Жизнь с Вархолами и так была не сахар, а с отъездом Андрея стала еще сложнее. Те сетовали, что им приходится содержать Юлию, и заставляли ее работать по двенадцать часов в день, чтобы оплатить свое проживание. Как она сказала, «когда муж уезжает, все плохо».

В тот год случилось первое серьезное горе в ее жизни. В начале 1913 года она родила девочку, Юстину. Зима стояла необыкновенно холодная, и вся семья спала на большой каменной печи в доме. Младенец подхватил простуду и мучился судорогами, а докторов поблизости не было. Вархолы настояли, чтобы Юлия продолжала ходить с ними работать. Однажды вернувшись, она обнаружила свою полуторамесячную дочь мертвой. Говорила, это лишило ее рассудка. Раскрыла настежь окно и заголосила в ночи: «Мой малыш мертвый! Умер малыш мой! Моя девочка!»

Вскоре после случившегося Юлия обратилась в Красный Крест, чтобы узнать, какова судьба ее брата Юрко, и ей сказали, что он погиб. Она вернулась в деревню и передала это матери. Через месяц та умерла от разбитого сердца, а Юлия осталась в ответе за Эллу и Эву шести и девяти лет.

Той весной урожай пропал, и перед жителями Миковы встала угроза голода. Старая вдова из деревни пожалела Юлию и взяла на себя заботу об Элле и Эве в течение дня, пока Юлия трудилась. Они сидели на картошке и хлебе месяцы напролет и чуть не умерли от голода. Осенью Юлия получила письмо от Юрко, объяснявшее, что о его смерти сообщили потому, что он обменялся формой с убитым и забыл свое удостоверение в кармане мертвеца. Говорил, что совершил ужасную ошибку.

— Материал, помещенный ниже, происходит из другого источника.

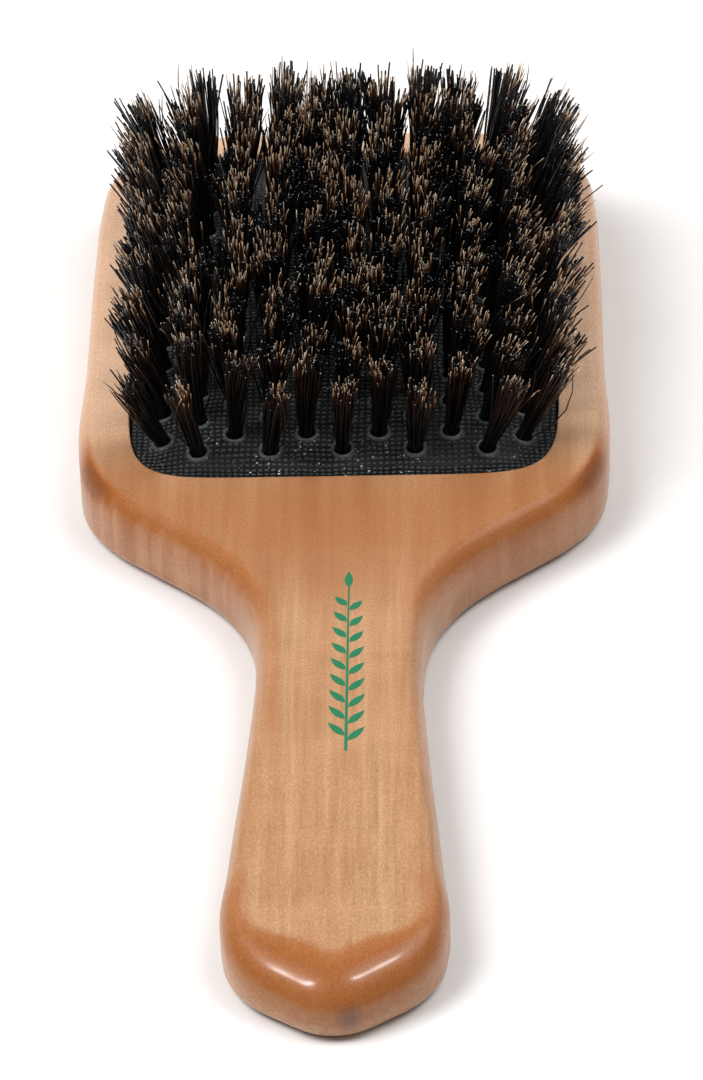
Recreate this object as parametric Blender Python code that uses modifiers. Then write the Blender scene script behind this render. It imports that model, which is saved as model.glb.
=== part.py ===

Тут началась Первая мировая война. Отрезанная от Андрея, фактически беззащитная в Микове и отвечающая за жизнь своих младших сестер, Юлия потонула в невзгодах.

Ожесточенная война, разразившаяся в Карпатах с 1914 по 1916 год, была битвой народов в той же степени, что и расправой среди местных. Давнишняя глубокая вражда, основанная на принимаемых близко к сердцу религиозных и классовых различиях, вспыхнула с особой жестокостью, и земля была разорена. Дом Юлии сожгли, и она потеряла все имущество. Особенно горевала она из-за потери альбома с фотографиями собственной свадьбы.

Сообщили, что брат Андрея, Георг, погиб в трясине при форсировании его отрядом реки. В соседней деревне глав тридцати шести семей собрали и расстреляли. Насколько Юлии было известно, русские были не лучше немцев, а поляки еще хуже. Ее знание окрестностей спасало им жизнь. Когда бы ее ни предупреждали о приближении солдат, она сажала сестер и вдову в лошадиную повозку и уезжала в лес, где они таились целыми сутками. Эти отъезды зачастую происходили посреди ночи, в снег и дождь. Пока добирались, юбка Юлии порой промерзала насквозь.

Андрей начал работать в строительной сфере. После войны он попадается на глаза лишь однажды, когда его брат Йозеф возвращается со службы. Чтобы отпраздновать, они пошли на свадьбу, напились и ввязались в драку, где их обоих серьезно порезали бритвами. Этим можно в некоторой степени объяснить его трезвый образ жизни впоследствии. В ту пору он определенно хотел-таки, чтобы Юлия приехала к нему в США, потому что в начале 1919 года раз пять отсылал ей необходимую для поездки сумму, по крайней мере, утверждал так, но ни одно из писем с деньгами она так и не получила. Неизвестно, пытался ли он отправить ей что-то в предыдущие семь лет своего отсутствия.

В 1921 году, пока эпидемия гриппа продолжала выкашивать население Карпат и незадолго до того, как Соединенные Штаты наложили запрет на иммиграцию из Восточной Европы, Юлия Вархола взяла в долг у священника сто шестьдесят долларов и отправилась на поиски мужа в Питтсбург: верхом, в повозке, на поезде и корабле.

Рабы Питтсбурга

1932–1944

Думаю, молитва помогала ему в трудные времена, а религия сформировала его характер.

Все трое сыновей вспоминали Юлию как «замечательную мать», и нет сомнений в том, что дома она их баловала. Хорошо готовила, хотя порой им и приходилось обходиться томатным супом из банки кетчупа Heinz, воды, соли и перца. Тем не менее в целом она не была знакома с деталями их жизни вне дома и отказывалась изучать английский. Ее голова была занята религией, призраком погибшей дочери и воспоминаниями о войне. Она мало что знала о том, что на самом деле происходит с Энди.